» EXERCISE TASK: Quote exactly the lines from the line containing "model using Blender's" to the line containing "MERGE_DISTANCE = 0.00001", both lines included, please, and nothing more.

» INFORMATION GIVEN:
>> BEGIN
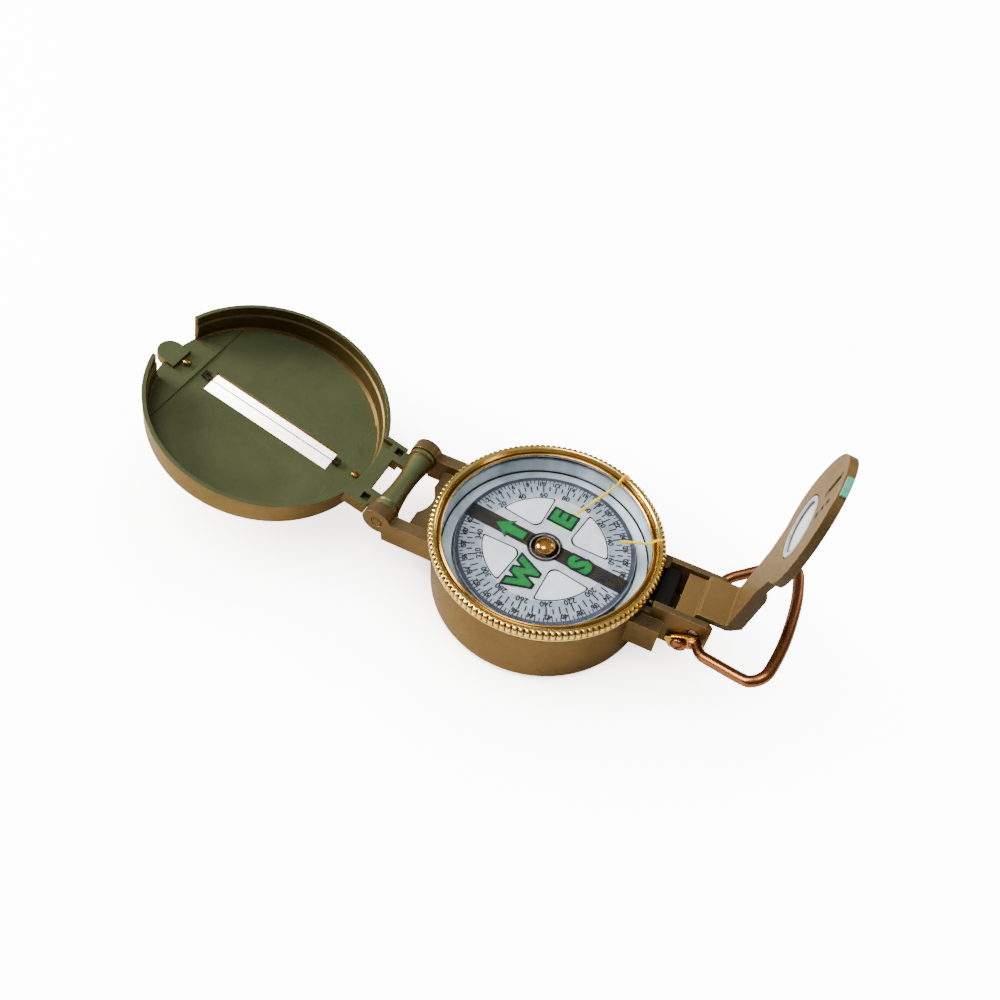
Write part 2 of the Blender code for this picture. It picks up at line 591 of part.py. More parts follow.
>> END
>> BEGIN
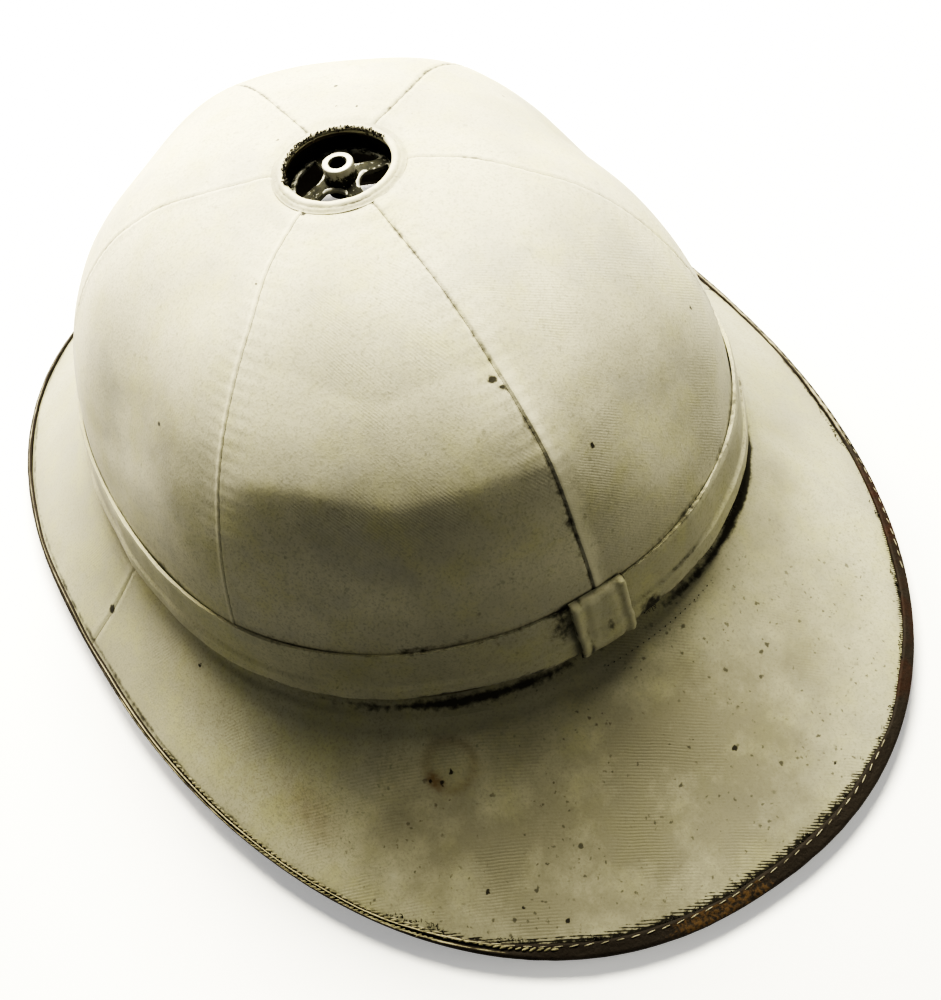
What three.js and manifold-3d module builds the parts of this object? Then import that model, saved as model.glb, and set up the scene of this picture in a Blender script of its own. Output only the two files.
>> END
>> BEGIN
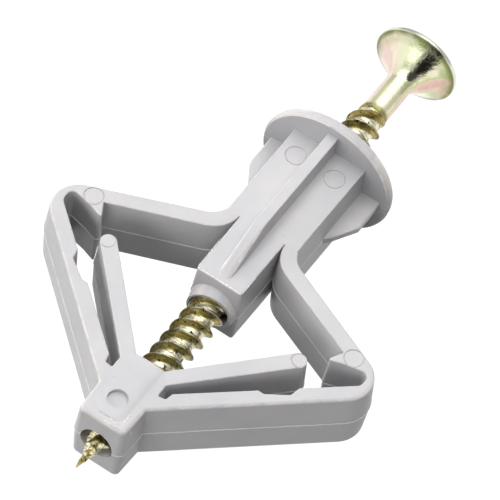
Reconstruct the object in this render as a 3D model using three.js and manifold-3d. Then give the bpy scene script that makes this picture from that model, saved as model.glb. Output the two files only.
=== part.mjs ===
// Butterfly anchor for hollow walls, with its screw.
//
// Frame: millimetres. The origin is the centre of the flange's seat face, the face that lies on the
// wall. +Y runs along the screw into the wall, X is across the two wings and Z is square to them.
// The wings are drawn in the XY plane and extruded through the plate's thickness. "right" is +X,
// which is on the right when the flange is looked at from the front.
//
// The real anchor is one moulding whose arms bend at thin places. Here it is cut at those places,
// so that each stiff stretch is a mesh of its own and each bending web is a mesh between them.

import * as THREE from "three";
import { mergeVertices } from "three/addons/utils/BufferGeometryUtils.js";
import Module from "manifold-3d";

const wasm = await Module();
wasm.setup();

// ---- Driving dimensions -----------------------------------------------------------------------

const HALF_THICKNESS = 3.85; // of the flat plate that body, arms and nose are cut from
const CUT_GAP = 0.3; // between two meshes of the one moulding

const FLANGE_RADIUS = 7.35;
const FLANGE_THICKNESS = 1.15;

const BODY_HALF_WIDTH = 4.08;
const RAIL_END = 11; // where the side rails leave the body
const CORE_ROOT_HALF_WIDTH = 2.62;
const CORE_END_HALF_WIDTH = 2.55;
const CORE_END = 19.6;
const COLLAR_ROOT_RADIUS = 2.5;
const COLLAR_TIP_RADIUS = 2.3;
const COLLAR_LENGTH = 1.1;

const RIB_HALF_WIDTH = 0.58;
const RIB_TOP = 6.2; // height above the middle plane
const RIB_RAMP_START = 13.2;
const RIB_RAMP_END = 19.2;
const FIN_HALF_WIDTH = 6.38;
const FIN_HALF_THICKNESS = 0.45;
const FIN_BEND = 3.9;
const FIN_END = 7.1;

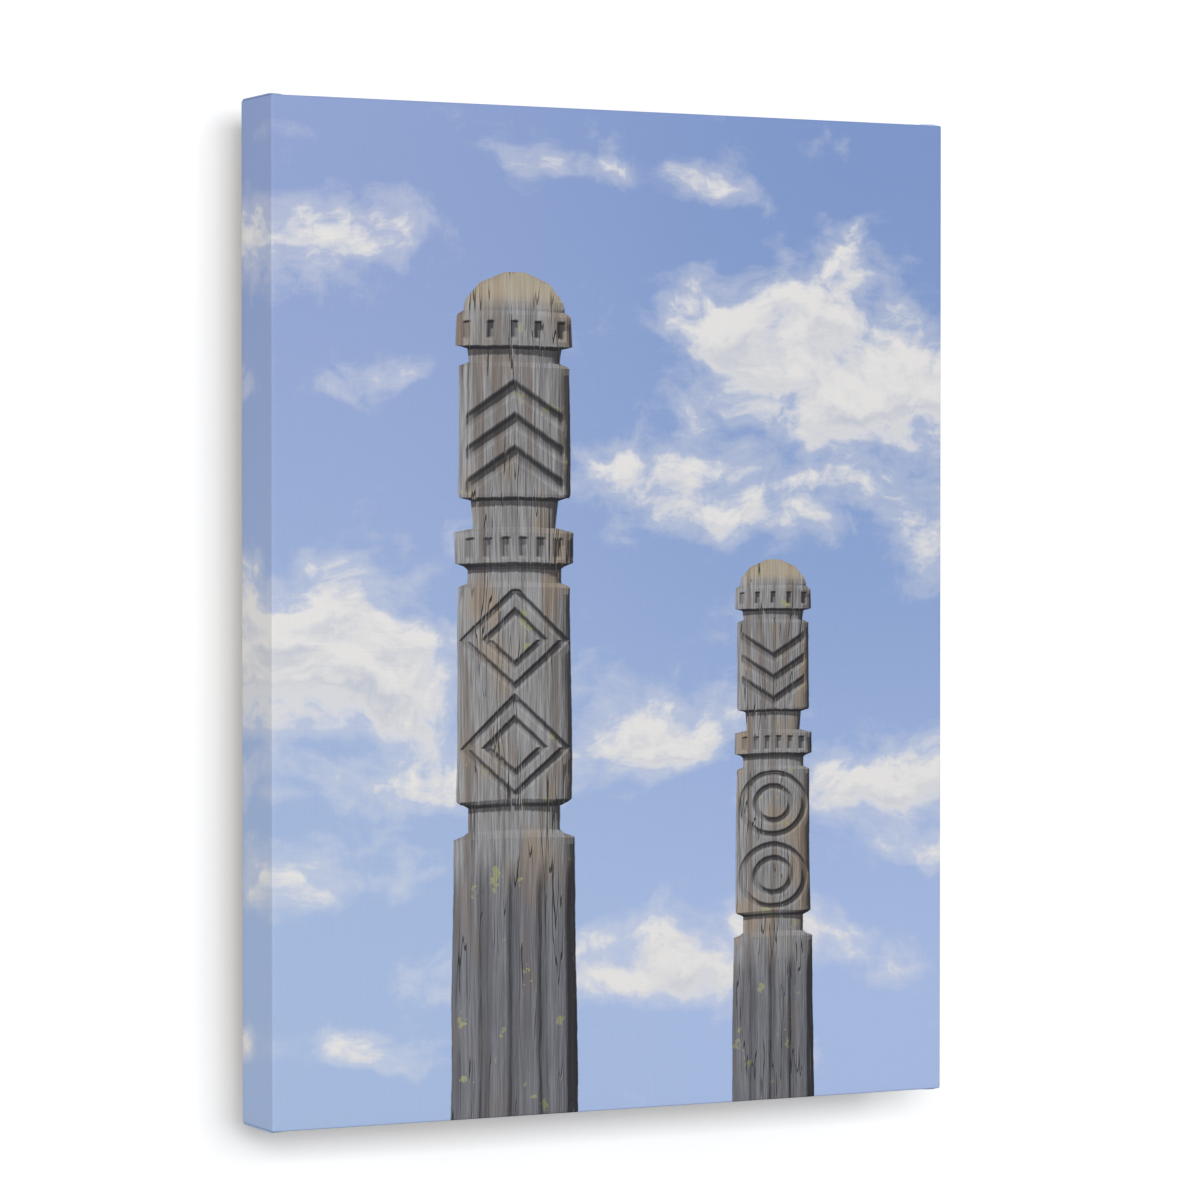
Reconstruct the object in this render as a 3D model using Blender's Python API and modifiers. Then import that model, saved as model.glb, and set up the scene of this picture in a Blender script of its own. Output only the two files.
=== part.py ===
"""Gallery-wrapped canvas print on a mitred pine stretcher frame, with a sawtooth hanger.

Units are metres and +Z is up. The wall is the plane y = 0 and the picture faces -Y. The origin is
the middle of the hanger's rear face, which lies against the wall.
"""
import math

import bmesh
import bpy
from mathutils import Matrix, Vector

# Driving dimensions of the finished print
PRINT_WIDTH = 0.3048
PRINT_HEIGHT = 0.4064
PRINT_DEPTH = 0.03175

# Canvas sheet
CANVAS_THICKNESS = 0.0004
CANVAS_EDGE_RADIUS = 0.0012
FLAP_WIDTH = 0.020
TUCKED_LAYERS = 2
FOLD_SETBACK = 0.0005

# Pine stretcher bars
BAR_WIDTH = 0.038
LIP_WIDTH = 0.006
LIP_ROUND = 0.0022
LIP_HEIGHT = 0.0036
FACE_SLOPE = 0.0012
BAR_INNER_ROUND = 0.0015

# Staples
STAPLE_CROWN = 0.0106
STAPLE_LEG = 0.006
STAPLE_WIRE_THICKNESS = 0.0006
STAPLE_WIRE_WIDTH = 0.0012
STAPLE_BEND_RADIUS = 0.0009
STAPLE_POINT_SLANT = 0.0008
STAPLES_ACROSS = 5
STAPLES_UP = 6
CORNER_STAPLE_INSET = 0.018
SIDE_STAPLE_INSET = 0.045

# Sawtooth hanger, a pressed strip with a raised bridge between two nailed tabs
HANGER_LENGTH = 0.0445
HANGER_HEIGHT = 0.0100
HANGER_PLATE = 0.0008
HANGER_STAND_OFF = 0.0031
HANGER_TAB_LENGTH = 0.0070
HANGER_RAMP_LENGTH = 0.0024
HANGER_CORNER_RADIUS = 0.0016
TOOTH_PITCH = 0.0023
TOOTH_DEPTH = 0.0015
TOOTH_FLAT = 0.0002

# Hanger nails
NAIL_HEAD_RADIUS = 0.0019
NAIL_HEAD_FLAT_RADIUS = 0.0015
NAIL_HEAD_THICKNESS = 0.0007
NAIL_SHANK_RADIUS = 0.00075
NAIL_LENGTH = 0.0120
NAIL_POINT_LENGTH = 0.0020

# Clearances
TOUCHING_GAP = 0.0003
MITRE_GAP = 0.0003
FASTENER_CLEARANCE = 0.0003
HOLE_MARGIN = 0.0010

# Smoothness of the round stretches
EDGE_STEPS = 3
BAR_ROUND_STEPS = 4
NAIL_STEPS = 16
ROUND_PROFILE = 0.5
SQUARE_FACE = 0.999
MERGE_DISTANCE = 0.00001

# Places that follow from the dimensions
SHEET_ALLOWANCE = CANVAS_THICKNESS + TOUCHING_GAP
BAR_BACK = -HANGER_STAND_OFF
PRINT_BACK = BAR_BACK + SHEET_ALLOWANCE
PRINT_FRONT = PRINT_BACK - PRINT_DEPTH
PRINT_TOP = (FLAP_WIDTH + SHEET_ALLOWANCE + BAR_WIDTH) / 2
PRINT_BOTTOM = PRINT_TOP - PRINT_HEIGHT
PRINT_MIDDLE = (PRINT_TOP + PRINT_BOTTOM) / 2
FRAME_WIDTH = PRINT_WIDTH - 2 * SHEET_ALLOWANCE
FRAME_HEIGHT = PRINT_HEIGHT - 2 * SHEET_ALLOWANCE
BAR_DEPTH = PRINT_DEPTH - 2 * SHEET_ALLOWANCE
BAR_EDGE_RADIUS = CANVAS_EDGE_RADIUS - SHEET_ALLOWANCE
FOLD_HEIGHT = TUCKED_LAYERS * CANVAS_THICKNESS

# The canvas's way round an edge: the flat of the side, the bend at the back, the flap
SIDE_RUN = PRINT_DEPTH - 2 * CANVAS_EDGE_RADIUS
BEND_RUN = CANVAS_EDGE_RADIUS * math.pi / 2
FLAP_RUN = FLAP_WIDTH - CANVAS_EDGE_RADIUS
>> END
» RESPONSE FOR THIS EXERCISE:
Reconstruct the object in this render as a 3D model using Blender's Python API and modifiers. Then import that model, saved as model.glb, and set up the scene of this picture in a Blender script of its own. Output only the two files.
=== part.py ===
"""Gallery-wrapped canvas print on a mitred pine stretcher frame, with a sawtooth hanger.

Units are metres and +Z is up. The wall is the plane y = 0 and the picture faces -Y. The origin is
the middle of the hanger's rear face, which lies against the wall.
"""
import math

import bmesh
import bpy
from mathutils import Matrix, Vector

# Driving dimensions of the finished print
PRINT_WIDTH = 0.3048
PRINT_HEIGHT = 0.4064
PRINT_DEPTH = 0.03175

# Canvas sheet
CANVAS_THICKNESS = 0.0004
CANVAS_EDGE_RADIUS = 0.0012
FLAP_WIDTH = 0.020
TUCKED_LAYERS = 2
FOLD_SETBACK = 0.0005

# Pine stretcher bars
BAR_WIDTH = 0.038
LIP_WIDTH = 0.006
LIP_ROUND = 0.0022
LIP_HEIGHT = 0.0036
FACE_SLOPE = 0.0012
BAR_INNER_ROUND = 0.0015

# Staples
STAPLE_CROWN = 0.0106
STAPLE_LEG = 0.006
STAPLE_WIRE_THICKNESS = 0.0006
STAPLE_WIRE_WIDTH = 0.0012
STAPLE_BEND_RADIUS = 0.0009
STAPLE_POINT_SLANT = 0.0008
STAPLES_ACROSS = 5
STAPLES_UP = 6
CORNER_STAPLE_INSET = 0.018
SIDE_STAPLE_INSET = 0.045

# Sawtooth hanger, a pressed strip with a raised bridge between two nailed tabs
HANGER_LENGTH = 0.0445
HANGER_HEIGHT = 0.0100
HANGER_PLATE = 0.0008
HANGER_STAND_OFF = 0.0031
HANGER_TAB_LENGTH = 0.0070
HANGER_RAMP_LENGTH = 0.0024
HANGER_CORNER_RADIUS = 0.0016
TOOTH_PITCH = 0.0023
TOOTH_DEPTH = 0.0015
TOOTH_FLAT = 0.0002

# Hanger nails
NAIL_HEAD_RADIUS = 0.0019
NAIL_HEAD_FLAT_RADIUS = 0.0015
NAIL_HEAD_THICKNESS = 0.0007
NAIL_SHANK_RADIUS = 0.00075
NAIL_LENGTH = 0.0120
NAIL_POINT_LENGTH = 0.0020

# Clearances
TOUCHING_GAP = 0.0003
MITRE_GAP = 0.0003
FASTENER_CLEARANCE = 0.0003
HOLE_MARGIN = 0.0010

# Smoothness of the round stretches
EDGE_STEPS = 3
BAR_ROUND_STEPS = 4
NAIL_STEPS = 16
ROUND_PROFILE = 0.5
SQUARE_FACE = 0.999
MERGE_DISTANCE = 0.00001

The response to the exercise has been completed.